What is being asked: Copy down every line where the string "overall" shows up.

Stored entries
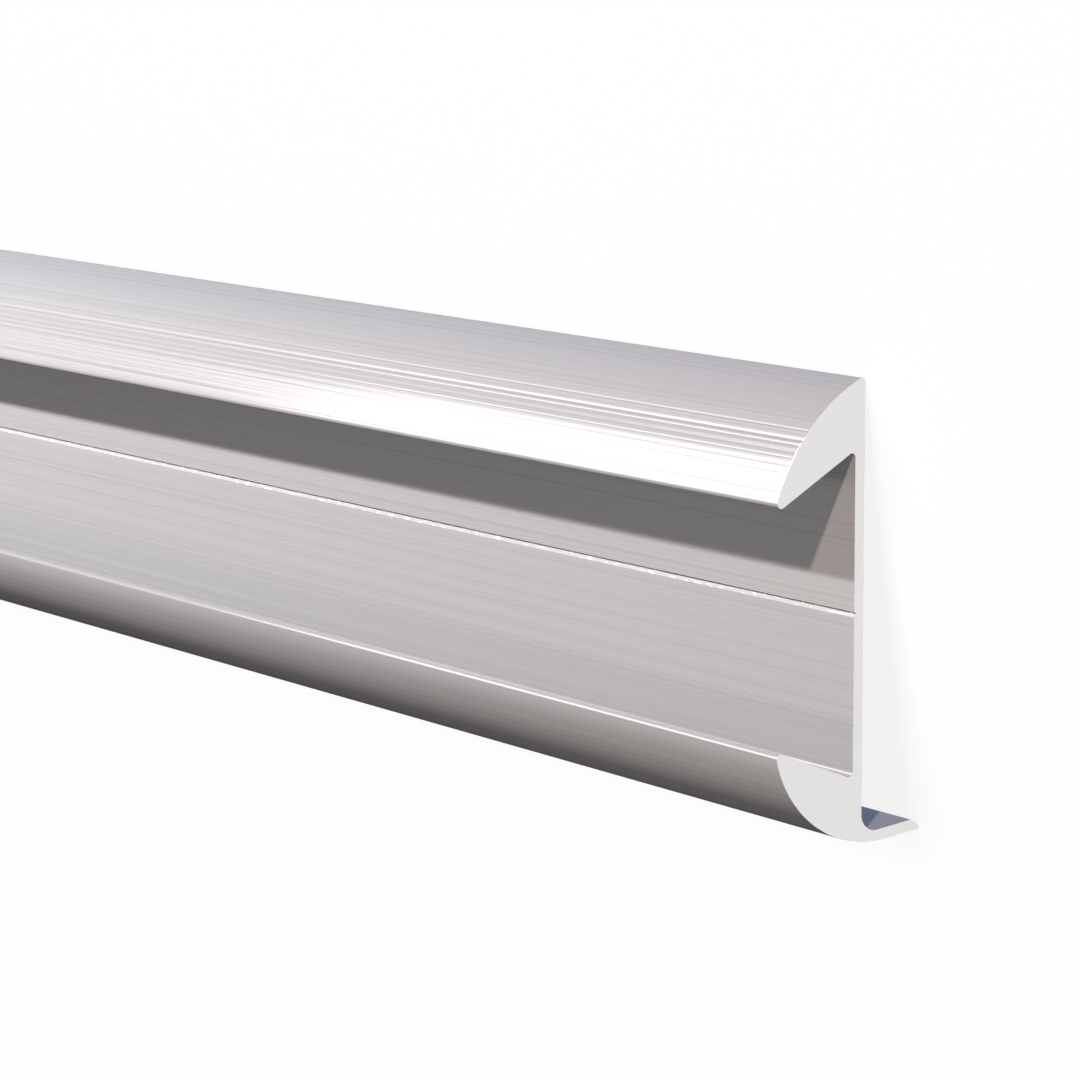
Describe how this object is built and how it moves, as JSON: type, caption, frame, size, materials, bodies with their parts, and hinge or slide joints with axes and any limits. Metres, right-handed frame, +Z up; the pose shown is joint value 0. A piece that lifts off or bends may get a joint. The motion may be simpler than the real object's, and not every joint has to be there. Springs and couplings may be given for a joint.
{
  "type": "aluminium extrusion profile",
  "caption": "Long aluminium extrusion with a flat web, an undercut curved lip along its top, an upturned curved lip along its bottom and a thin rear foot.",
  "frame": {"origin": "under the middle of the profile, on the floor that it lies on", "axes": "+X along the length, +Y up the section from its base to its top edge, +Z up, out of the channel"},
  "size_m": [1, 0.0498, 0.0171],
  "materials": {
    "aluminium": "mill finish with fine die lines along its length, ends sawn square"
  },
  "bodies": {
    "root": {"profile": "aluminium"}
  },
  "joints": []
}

---

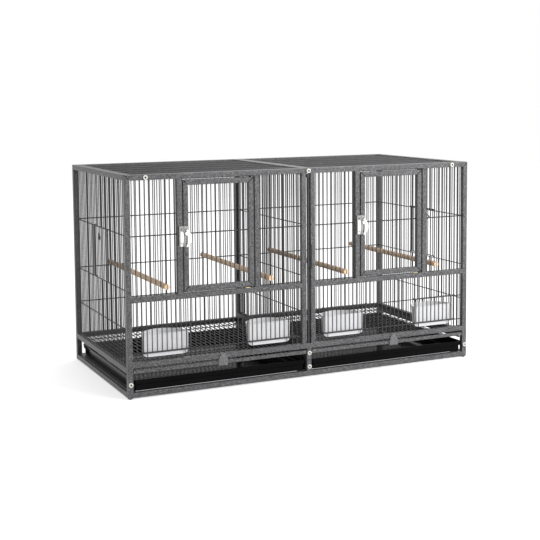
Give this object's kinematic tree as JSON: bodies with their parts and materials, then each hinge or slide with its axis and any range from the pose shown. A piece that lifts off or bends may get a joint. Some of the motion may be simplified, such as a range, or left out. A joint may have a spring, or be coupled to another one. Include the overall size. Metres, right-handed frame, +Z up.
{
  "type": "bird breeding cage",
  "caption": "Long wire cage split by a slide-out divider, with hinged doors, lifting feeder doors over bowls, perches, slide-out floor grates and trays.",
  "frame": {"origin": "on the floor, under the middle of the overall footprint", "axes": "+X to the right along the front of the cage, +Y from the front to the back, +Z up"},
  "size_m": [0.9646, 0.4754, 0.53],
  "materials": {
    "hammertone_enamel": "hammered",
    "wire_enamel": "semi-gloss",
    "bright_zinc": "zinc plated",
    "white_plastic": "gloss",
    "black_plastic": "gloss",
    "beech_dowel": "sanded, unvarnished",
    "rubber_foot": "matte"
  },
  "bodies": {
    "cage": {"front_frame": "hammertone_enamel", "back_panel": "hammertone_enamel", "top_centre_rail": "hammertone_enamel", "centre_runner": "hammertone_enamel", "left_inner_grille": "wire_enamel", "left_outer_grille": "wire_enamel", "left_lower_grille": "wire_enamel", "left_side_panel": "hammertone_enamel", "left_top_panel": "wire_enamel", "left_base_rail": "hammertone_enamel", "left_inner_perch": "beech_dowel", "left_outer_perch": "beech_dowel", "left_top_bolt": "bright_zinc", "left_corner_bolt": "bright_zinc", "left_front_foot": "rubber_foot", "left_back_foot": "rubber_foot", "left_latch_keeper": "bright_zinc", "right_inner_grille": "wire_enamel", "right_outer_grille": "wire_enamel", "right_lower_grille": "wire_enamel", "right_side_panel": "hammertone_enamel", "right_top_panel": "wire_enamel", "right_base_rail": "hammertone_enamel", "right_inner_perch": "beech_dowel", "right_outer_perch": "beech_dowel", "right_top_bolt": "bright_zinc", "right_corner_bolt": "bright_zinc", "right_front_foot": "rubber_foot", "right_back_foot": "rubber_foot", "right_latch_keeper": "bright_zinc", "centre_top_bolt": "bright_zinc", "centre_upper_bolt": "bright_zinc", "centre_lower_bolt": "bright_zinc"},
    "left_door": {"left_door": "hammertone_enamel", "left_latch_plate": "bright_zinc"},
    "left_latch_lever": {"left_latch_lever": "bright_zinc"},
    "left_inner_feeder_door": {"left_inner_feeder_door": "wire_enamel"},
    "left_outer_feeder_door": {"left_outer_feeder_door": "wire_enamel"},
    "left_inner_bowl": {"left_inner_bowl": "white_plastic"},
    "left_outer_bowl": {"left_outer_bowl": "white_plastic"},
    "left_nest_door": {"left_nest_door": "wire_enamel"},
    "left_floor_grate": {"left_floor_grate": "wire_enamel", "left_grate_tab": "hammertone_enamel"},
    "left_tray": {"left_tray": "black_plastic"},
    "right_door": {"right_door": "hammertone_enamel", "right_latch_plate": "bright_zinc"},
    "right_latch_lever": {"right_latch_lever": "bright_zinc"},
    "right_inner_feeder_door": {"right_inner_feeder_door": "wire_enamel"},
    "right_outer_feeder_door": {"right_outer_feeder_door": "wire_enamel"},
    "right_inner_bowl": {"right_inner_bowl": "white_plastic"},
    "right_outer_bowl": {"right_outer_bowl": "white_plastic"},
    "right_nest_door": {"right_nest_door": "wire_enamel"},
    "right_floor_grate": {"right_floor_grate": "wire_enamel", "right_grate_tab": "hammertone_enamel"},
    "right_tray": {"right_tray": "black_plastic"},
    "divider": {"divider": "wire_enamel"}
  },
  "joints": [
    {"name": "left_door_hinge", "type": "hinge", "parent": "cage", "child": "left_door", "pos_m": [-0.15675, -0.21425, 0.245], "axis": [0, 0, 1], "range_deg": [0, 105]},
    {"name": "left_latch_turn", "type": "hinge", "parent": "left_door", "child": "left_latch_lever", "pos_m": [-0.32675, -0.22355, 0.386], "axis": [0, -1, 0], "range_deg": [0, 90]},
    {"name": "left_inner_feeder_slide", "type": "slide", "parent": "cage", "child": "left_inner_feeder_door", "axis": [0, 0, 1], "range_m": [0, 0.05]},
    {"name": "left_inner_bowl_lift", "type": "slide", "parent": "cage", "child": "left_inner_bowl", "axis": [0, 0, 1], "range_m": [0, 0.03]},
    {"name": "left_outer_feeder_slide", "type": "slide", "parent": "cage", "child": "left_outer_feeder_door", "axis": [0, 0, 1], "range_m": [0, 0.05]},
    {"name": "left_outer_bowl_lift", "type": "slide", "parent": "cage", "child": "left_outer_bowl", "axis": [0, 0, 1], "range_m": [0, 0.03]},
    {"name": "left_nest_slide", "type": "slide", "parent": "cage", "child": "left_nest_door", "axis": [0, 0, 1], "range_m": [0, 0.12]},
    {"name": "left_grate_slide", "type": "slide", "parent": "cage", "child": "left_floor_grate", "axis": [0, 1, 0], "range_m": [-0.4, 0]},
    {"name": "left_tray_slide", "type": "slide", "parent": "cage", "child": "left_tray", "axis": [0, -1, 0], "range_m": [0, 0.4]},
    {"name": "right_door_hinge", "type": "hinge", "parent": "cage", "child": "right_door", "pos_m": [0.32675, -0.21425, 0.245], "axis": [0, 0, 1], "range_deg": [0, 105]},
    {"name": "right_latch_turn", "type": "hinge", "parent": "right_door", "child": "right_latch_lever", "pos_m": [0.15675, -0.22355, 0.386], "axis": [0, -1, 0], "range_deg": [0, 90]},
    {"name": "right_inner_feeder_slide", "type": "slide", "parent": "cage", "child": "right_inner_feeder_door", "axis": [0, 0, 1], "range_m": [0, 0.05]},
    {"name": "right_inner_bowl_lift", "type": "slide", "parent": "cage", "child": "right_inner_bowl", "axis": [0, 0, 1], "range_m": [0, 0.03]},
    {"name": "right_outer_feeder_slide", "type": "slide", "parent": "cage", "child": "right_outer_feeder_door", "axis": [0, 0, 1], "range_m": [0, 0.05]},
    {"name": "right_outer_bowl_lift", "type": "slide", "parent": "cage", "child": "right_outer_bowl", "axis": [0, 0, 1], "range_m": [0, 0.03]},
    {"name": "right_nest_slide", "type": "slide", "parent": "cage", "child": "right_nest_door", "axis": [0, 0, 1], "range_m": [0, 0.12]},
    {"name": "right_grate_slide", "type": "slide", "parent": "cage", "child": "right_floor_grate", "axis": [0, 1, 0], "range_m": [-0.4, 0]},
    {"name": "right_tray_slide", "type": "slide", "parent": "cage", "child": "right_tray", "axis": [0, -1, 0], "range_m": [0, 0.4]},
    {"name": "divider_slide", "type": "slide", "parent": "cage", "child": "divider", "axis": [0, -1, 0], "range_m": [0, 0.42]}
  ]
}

Correct answer:
Give this object's kinematic tree as JSON: bodies with their parts and materials, then each hinge or slide with its axis and any range from the pose shown. A piece that lifts off or bends may get a joint. Some of the motion may be simplified, such as a range, or left out. A joint may have a spring, or be coupled to another one. Include the overall size. Metres, right-handed frame, +Z up.
  "frame": {"origin": "on the floor, under the middle of the overall footprint", "axes": "+X to the right along the front of the cage, +Y from the front to the back, +Z up"},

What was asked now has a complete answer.